左:キッチン、ダイニング、リビング一体のワンルーム。中央にある暖炉がアクセントに。
右:ベッドルームとバスルームは、ルーヴァーとブラインドにより遮光とプライバシーを守られる。

 木製縦型ルーヴァー(日射を遮るために設けられた装置)がキャンチレバーの屋根と床の間で、建物周囲を囲い、影をつくりオープンなバスルームやベッドルームは、プライバシー空間を遮蔽している。電気、ガス、水道などインフラはサスティナブルなものを目指し、スライディングのガラス開口を使っての自然の換気通風を活用。
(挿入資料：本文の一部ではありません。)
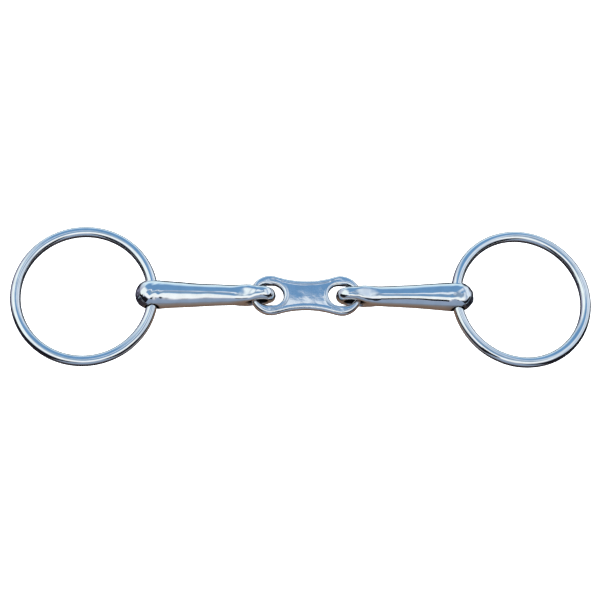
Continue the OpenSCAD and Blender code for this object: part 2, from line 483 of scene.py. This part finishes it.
def steel(name, color, rough, haze, streak, bump, shade_holes=False):
    """Polished stainless steel with fine wipe marks, faint haze and hand-polished waviness, and painted
    shade inside the holes when asked.
    """
    mat = bpy.data.materials.new(name)
    mat.use_nodes = True
    nt = mat.node_tree
    bsdf = nt.nodes["Principled BSDF"]
    bsdf.inputs["Metallic"].default_value = 1.0
    coords = nt.nodes.new("ShaderNodeTexCoord")

    def noise(scale, detail, stretch=None):
        node = nt.nodes.new("ShaderNodeTexNoise")
        node.inputs["Scale"].default_value = scale
        node.inputs["Detail"].default_value = detail
        if stretch:
            mapping = nt.nodes.new("ShaderNodeMapping")
            mapping.inputs["Scale"].default_value = stretch
            nt.links.new(coords.outputs["Object"], mapping.inputs["Vector"])
            nt.links.new(mapping.outputs["Vector"], node.inputs["Vector"])
        else:
            nt.links.new(coords.outputs["Object"], node.inputs["Vector"])
        return node.outputs["Fac"]

    cloudy = map_range(nt, noise(140, 3), 0.35, 0.75, rough, rough + haze)
    wipes = map_range(nt, noise(900, 2, streak), 0.55, 0.8, 0.0, 0.05)
    roughness = math_node(nt, "ADD", cloudy, wipes)

    tint = nt.nodes.new("ShaderNodeMix")
    tint.data_type = "RGBA"
    tint.inputs[6].default_value = (*color, 1)
    tint.inputs[7].default_value = (*[c * 0.9 for c in color], 1)
    nt.links.new(map_range(nt, noise(260, 4), 0.4, 0.8, 0.0, 1.0), tint.inputs[0])
    base = tint.outputs[2]
    # painted shade: near-black colour inside the ring holes and link slots in place of their shadow,
    # with extra roughness there
    if shade_holes:
        shade_share = hole_shade_mask(nt, coords.outputs["Object"])
        base = mix_color(nt, shade_share, base, HOLE_SHADE_COLOR)
        roughness = math_node(nt, "ADD", roughness, map_range(nt, shade_share, 0, 1, 0, BORE_ROUGH))
    nt.links.new(base, bsdf.inputs["Base Color"])
    nt.links.new(roughness, bsdf.inputs["Roughness"])

    waves = nt.nodes.new("ShaderNodeBump")
    waves.inputs["Strength"].default_value = bump
    waves.inputs["Distance"].default_value = 0.0002
    nt.links.new(noise(320, 2), waves.inputs["Height"])
    marks = nt.nodes.new("ShaderNodeBump")
    marks.inputs["Strength"].default_value = 0.12
    marks.inputs["Distance"].default_value = 0.00002
    nt.links.new(noise(1500, 3, streak), marks.inputs["Height"])
    nt.links.new(waves.outputs["Normal"], marks.inputs["Normal"])
    nt.links.new(marks.outputs["Normal"], bsdf.inputs["Normal"])
    return mat


def pale_floor():
    mat = bpy.data.materials.new("pale_floor")
    mat.use_nodes = True
    bsdf = mat.node_tree.nodes["Principled BSDF"]
    bsdf.inputs["Base Color"].default_value = (0.9, 0.9, 0.9, 1)
    bsdf.inputs["Roughness"].default_value = 0.9
    bsdf.inputs["Specular IOR Level"].default_value = 0.0
    bsdf.inputs["Emission Color"].default_value = (1, 1, 1, 1)
    bsdf.inputs["Emission Strength"].default_value = 0.9
    return mat


def warm_table():
    """Brown close under the mouthpiece, grey further off, and fading out at both ends."""
    mat = bpy.data.materials.new("warm_table")
    mat.use_nodes = True
    nt = mat.node_tree
    nt.nodes.clear()
    coords = nt.nodes.new("ShaderNodeTexCoord")
    split = nt.nodes.new("ShaderNodeSeparateXYZ")
    nt.links.new(coords.outputs["Object"], split.inputs[0])
    entry, tone = color_ramp(nt, WARM_TABLE, *TABLE_Y)
    nt.links.new(split.outputs["Y"], entry)
    glow = nt.nodes.new("ShaderNodeEmission")
    nt.links.new(tone, glow.inputs["Color"])
    fade = map_range(nt, math_node(nt, "ABSOLUTE", split.outputs["X"]), *TABLE_FADE, 0, 1)
    clear = nt.nodes.new("ShaderNodeBsdfTransparent")
    mix = nt.nodes.new("ShaderNodeMixShader")
    nt.links.new(fade, mix.inputs[0])
    nt.links.new(glow.outputs[0], mix.inputs[1])
    nt.links.new(clear.outputs[0], mix.inputs[2])
    out = nt.nodes.new("ShaderNodeOutputMaterial")
    nt.links.new(mix.outputs[0], out.inputs["Surface"])
    return mat


# ---------------------------------------------------------------- light
# What the steel mirrors on each side, by angle in degrees from straight up
SKY_BACK = [
    (0, (104, 146, 188)), (8, (106, 148, 190)), (11, (224, 236, 246)), (17, (222, 234, 246)),
    (21, (104, 148, 192)), (66, (102, 145, 190)), (78, (170, 205, 232)), (88, (214, 238, 250)),
    (104, (210, 234, 246)), (113, (110, 126, 142)), (121, (42, 46, 54)), (180, (34, 34, 40)),
]
SKY_LEFT = [
    (0, (120, 150, 182)), (16, (135, 160, 185)), (26, (232, 244, 250)), (66, (236, 248, 248)),
    (78, (200, 208, 222)), (94, (158, 162, 186)), (107, (118, 118, 140)), (115, (42, 40, 52)),
    (180, (34, 34, 40)),
]
SKY_RIGHT = [
    (0, (120, 150, 182)), (22, (132, 154, 180)), (30, (214, 228, 240)), (42, (198, 214, 232)),
    (50, (146, 170, 200)), (58, (226, 238, 248)), (88, (208, 224, 242)), (98, (96, 102, 118)),
    (110, (46, 48, 58)), (180, (34, 34, 40)),
]
SKY_FRONT = [
    (0, (102, 144, 186)), (15, (112, 152, 192)), (21, (236, 246, 250)), (44, (244, 248, 250)),
    (54, (150, 162, 184)), (62, (136, 154, 180)), (88, (132, 150, 174)), (100, (100, 100, 108)),
    (114, (50, 46, 50)), (180, (38, 36, 40)),
]
SIDE_BLEND = 0.08         # sideways part of a direction up to which left and right mix
BACK_BLEND = (132, 156)   # degrees away from the front where the sides turn into the back,
FRONT_BLEND = (78, 58)    # and where they turn into the front
SKYLINE = (20, 21, 28)
SKYLINE_TOP = 43          # degrees from straight up, in front
SKYLINE_FALL = 0.3        # degrees that its top sinks for each degree away from the front
SKYLINE_THIN = 1.5        # its depth in front, in degrees
SKYLINE_SPREAD = 30       # smaller makes it deepen faster to both sides
SKYLINE_FOOT = 112        # and it reaches no lower than this
SKYLINE_SOFT = 1.5        # half width of its soft edges
SKYLINE_START = (12, 18)  # degrees away from the front where it starts,
SKYLINE_END = (90, 108)   # and where it ends
BAR_DOWN = 48             # degrees from straight up to the dark card's middle
BAR_FAR = 0.15            # its distance in metres
BAR_X = (0.012, 0.072)    # its ends along X
BAR_DEEP = 0.027          # its depth
FLOOR_Z = (bar[0] - ring_hi[0]) * MM      # lower than an arm reaches when it hangs from the link
FLOOR_HALF = 6
LAMP_SIZE = 1.6
LAMP_POWER = 26
LAMP_PLACE = (0.1, -0.2, 1.4)
TABLE_X = (-0.08, 0.08)
TABLE_Y = (-0.09, 0.0)
TABLE_Z = -0.0002
TABLE_FADE = (0.062, 0.078)               # distance to either side where the table fades out
# Table colour by distance in front of the mouthpiece, in metres
WARM_TABLE = [
    (-0.090, (124, 132, 146)), (-0.040, (124, 124, 128)), (-0.020, (124, 112, 106)),
    (-0.010, (118, 98, 85)), (-0.003, (108, 90, 78)), (0.0, (70, 60, 54)),
]


def add_surround():
    """Sky, haze, dark skyline and ground for the steel to mirror, and plain white for the camera."""
    world = bpy.data.worlds.new("surround")
    bpy.context.scene.world = world
    world.use_nodes = True
    nt = world.node_tree

    def calc(operation, a, b=None):
        return math_node(nt, operation, a, b)

    coords = nt.nodes.new("ShaderNodeTexCoord")
    split = nt.nodes.new("ShaderNodeSeparateXYZ")
    nt.links.new(coords.outputs["Generated"], split.inputs[0])
    x, y, z = split.outputs
    front = calc("MULTIPLY", y, -1)
    down = calc("MULTIPLY", calc("ARCCOSINE", z), 180 / math.pi)
    aside = calc("MULTIPLY", calc("ARCTAN2", calc("ABSOLUTE", x), front), 180 / math.pi)
    views = {}
    skies = {"back": SKY_BACK, "left": SKY_LEFT, "right": SKY_RIGHT, "front": SKY_FRONT}
    for name, stops in skies.items():
        entry, views[name] = color_ramp(nt, stops, 0, 180)
        nt.links.new(down, entry)
    sides = mix_color(nt, map_range(nt, x, -SIDE_BLEND, SIDE_BLEND, 0, 1), views["left"], views["right"])
    color = mix_color(nt, map_range(nt, aside, *BACK_BLEND, 0, 1), sides, views["back"])
    color = mix_color(nt, map_range(nt, aside, *FRONT_BLEND, 0, 1), color, views["front"])
    # a dark skyline, thin in front and deeper to both sides
    top = calc("ADD", calc("MULTIPLY", aside, SKYLINE_FALL), SKYLINE_TOP)
    deep = calc("ADD", calc("DIVIDE", calc("POWER", aside, 2), SKYLINE_SPREAD), SKYLINE_THIN)
    foot = calc("MINIMUM", calc("ADD", top, deep), SKYLINE_FOOT)
    over = map_range(nt, calc("SUBTRACT", down, foot), -SKYLINE_SOFT, SKYLINE_SOFT, 1, 0)
    under = map_range(nt, calc("SUBTRACT", down, top), -SKYLINE_SOFT, SKYLINE_SOFT, 0, 1)
    start = map_range(nt, aside, *SKYLINE_START, 0, 1)
    end = map_range(nt, aside, *SKYLINE_END, 1, 0)
    line = calc("MULTIPLY", calc("MULTIPLY", over, under), calc("MULTIPLY", end, start))
    color = mix_color(nt, line, color, mirrored(SKYLINE))
    sky = nt.nodes["Background"]
    nt.links.new(color, sky.inputs[0])
    plain = nt.nodes.new("ShaderNodeBackground")
    plain.inputs[0].default_value = (1, 1, 1, 1)
    rays = nt.nodes.new("ShaderNodeLightPath")
    mix = nt.nodes.new("ShaderNodeMixShader")
    nt.links.new(rays.outputs["Is Camera Ray"], mix.inputs[0])
    nt.links.new(sky.outputs[0], mix.inputs[1])
    nt.links.new(plain.outputs[0], mix.inputs[2])
    nt.links.new(mix.outputs[0], nt.nodes["World Output"].inputs[0])


def add_lamp():
    """One wide soft lamp overhead. It lights the floor; the steel mirrors the surround instead."""
    data = bpy.data.lights.new("lamp", "AREA")
    data.size = LAMP_SIZE
    data.energy = LAMP_POWER
    lamp = bpy.data.objects.new("lamp", data)
    lamp.location = LAMP_PLACE
    aim = Vector((0, 0, 0)) - lamp.location
    lamp.rotation_euler = aim.to_track_quat("-Z", "Y").to_euler()
    lamp.visible_glossy = False
    bpy.context.scene.collection.objects.link(lamp)


def add_sheet(name, x1, x2, y1, y2, height, mat):
    """Flat rectangle that belongs to the scene and not to the part."""
    mesh = bpy.data.meshes.new(name)
    mesh.from_pydata([(x1, y1, 0), (x2, y1, 0), (x2, y2, 0), (x1, y2, 0)], [], [(0, 1, 2, 3)])
    sheet = bpy.data.objects.new(name, mesh)
    sheet.data.materials.append(mat)
    sheet.location.z = height
    bpy.context.scene.collection.objects.link(sheet)
    return sheet


def show_in_steel_only(sheet):
    sheet.visible_camera = False
    sheet.visible_diffuse = False
    sheet.visible_shadow = False


def add_dark_bar():
    """Dark card high in front, which only the steel mirrors, as a line along the right arm."""
    mat = bpy.data.materials.new("dark_bar")
    mat.use_nodes = True
    bsdf = mat.node_tree.nodes["Principled BSDF"]
    bsdf.inputs["Base Color"].default_value = (0, 0, 0, 1)
    bsdf.inputs["Specular IOR Level"].default_value = 0.0
    bsdf.inputs["Emission Color"].default_value = mirrored(SKYLINE)
    bsdf.inputs["Emission Strength"].default_value = 1.0
    down = math.radians(BAR_DOWN)
    card = add_sheet("dark_bar", *BAR_X, -BAR_DEEP / 2, BAR_DEEP / 2, 0, mat)
    card.location = (0, -BAR_FAR * math.sin(down), BAR_FAR * math.cos(down))
    card.rotation_euler = (down, 0, 0)
    show_in_steel_only(card)


def add_floor():
    """White floor, which the steel doesn't mirror, and a warm table, which only the steel does."""
    ends = (-FLOOR_HALF, FLOOR_HALF)
    floor = add_sheet("floor", *ends, *ends, FLOOR_Z, pale_floor())
    floor.visible_glossy = False
    table = add_sheet("table", *TABLE_X, *TABLE_Y, TABLE_Z, warm_table())
    show_in_steel_only(table)


# ---------------------------------------------------------------- the bit
add_camera()
add_surround()
add_lamp()
add_floor()
add_dark_bar()
bpy.context.scene.view_settings.view_transform = "Standard"

# the cannons get painted shade inside their ring holes and link slots
cannon_steel = steel("cannon_steel", (0.90, 0.90, 0.90), 0.02, 0.025, (0.15, 1, 1), 0.08, shade_holes=True)
ring_steel = steel("ring_steel", (0.90, 0.90, 0.90), 0.02, 0.025, (0.3, 0.3, 1), 0.06)
link_steel = steel("link_steel", (0.88, 0.88, 0.89), 0.08, 0.08, (1, 0.2, 1), 0.35)

PIECES = [
    (add_link(7), "french_link", "link", "link_steel", link_steel),
    (add_cannon("right_arm_body", False, 11), "right_cannon", "right_arm", "cannon_steel", cannon_steel),
    (add_cannon("left_arm_body", True, 23), "left_cannon", "left_arm", "cannon_steel", cannon_steel),
    (add_ring("right_ring_wire", False, 31), "right_ring", "right_loose_ring", "ring_steel", ring_steel),
    (add_ring("left_ring_wire", True, 47), "left_ring", "left_loose_ring", "ring_steel", ring_steel),
]
for piece, node, body, slot, mat in PIECES:
    piece.data.materials.append(mat)
    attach(piece, body)
    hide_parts(node)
屋上には植物を植え、ソーラーパネルや圧縮空気駆動式の冷暖房装置を完備している。

建物の8割はコンクリート製だが、内装に使われている木やラグ、家具などの印象で温かみが感じられる。

 インテリアに関しても建築家は施主とともに考え、色々と提案をしている。「オープンで温かみのある家」をテーマに、リビング、キッチン、ダイニングは一体化させ、これと対照的に、反対側にはベッドルームと書斎をまとめている。階段室が家の中心軸として位置している。
 施主のハイエンドな趣向に合わせ、ありきたりな内装にならないようにし、設計段階で家具や調度品のことも視野に入れていたという。家具には、カッシーナ、ヴィトラ、フロス、イームズ、リートフェルト・チェアなどの名作家具や逸品が選ばれている。
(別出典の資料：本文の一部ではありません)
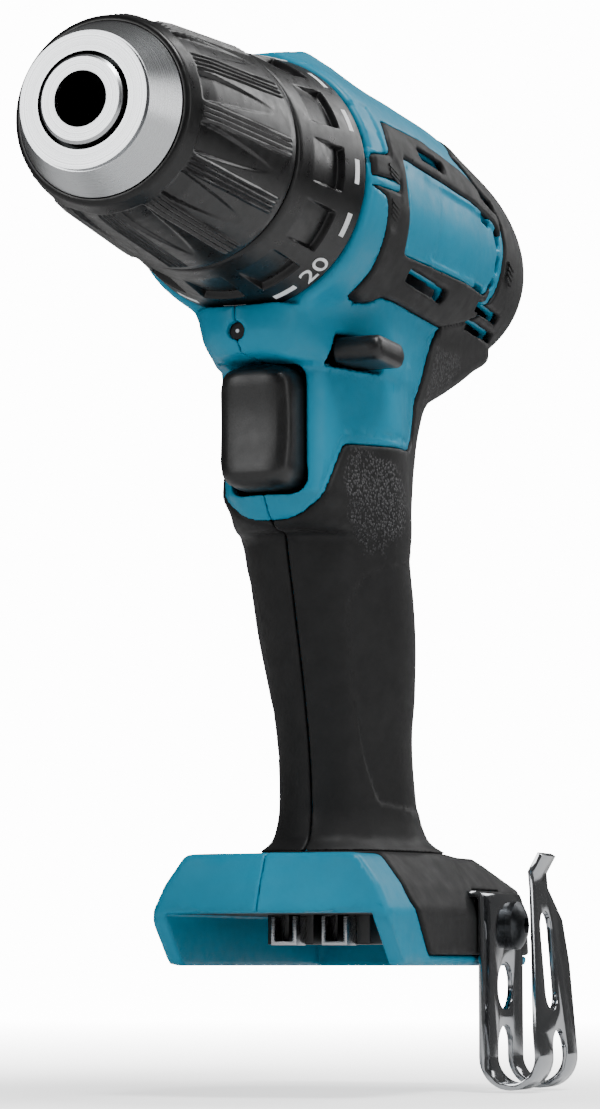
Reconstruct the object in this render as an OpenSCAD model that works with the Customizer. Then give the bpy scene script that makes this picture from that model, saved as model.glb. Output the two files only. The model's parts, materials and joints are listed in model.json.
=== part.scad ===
// Compact cordless drill driver, 12 volt class, shown without its battery.
// X runs forward along the spindle, Y to the drill's left and Z up.
// The origin is the centre of the chuck's mouth. Lengths are in millimetres.

/* [Chuck] */
// Bore between the fully open jaws
mouth_d = 10.1; // [9.6:0.1:10.4]
// Smallest shank that the closed jaws grip
grip_min_d = 0.8; // [0.6:0.1:1.5]
// Diameter of the steel nose ring
nose_d = 16; // [15.6:0.1:16.8]
// Outer diameter of the flat bright ring around the nose
collar_face_d = 24.6; // [23.6:0.1:25.4]
// Diameter of the brushed cone where it meets the sleeve
collar_d = 31.7; // [31:0.1:32.4]
// Diameter of the sleeve at its front rim
sleeve_front_d = 34.4; // [34:0.1:35.4]
// Largest diameter of the sleeve, at its back
sleeve_d = 43; // [42:0.1:44]
// Length of the chuck, from its mouth to the back of the sleeve
chuck_len = 45.8; // [45:0.1:47]
// Diameter of one jaw
jaw_d = 5.8; // [5.4:0.1:6]
// Length of one jaw along the spindle
jaw_len = 24; // [22.5:0.5:24.5]
// Lean of the jaws towards the mouth
jaw_tilt = 15; // [14.5:0.1:15.5]
// Jaw travel for one turn of the sleeve
jaw_lead = 2.6; // [2:0.1:3]
// Finger flats around the sleeve
sleeve_flats = 12; // [8:1:16]

/* [Torque ring] */
// Diameter of the torque ring at its front
ring_front_d = 42.4; // [42:0.1:43.2]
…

  この家は「素材のパレット」といえるくらい、施主の希望と設計者からの提案で様々な素材を選んで効果的に使っている。家を建てることは、土地探しから始まって、常に何かを選択することでもある。内装でも、木やクロス、石を多くの選択肢から選ばなくてならない。それは施主にとっての楽しみでもあり、ちょっとした試練でもある。住宅展示場に行ってモデルハウスを選ぶところからもう選択は始まる。まずは、そこへ出かけて一歩を踏み出してみよう。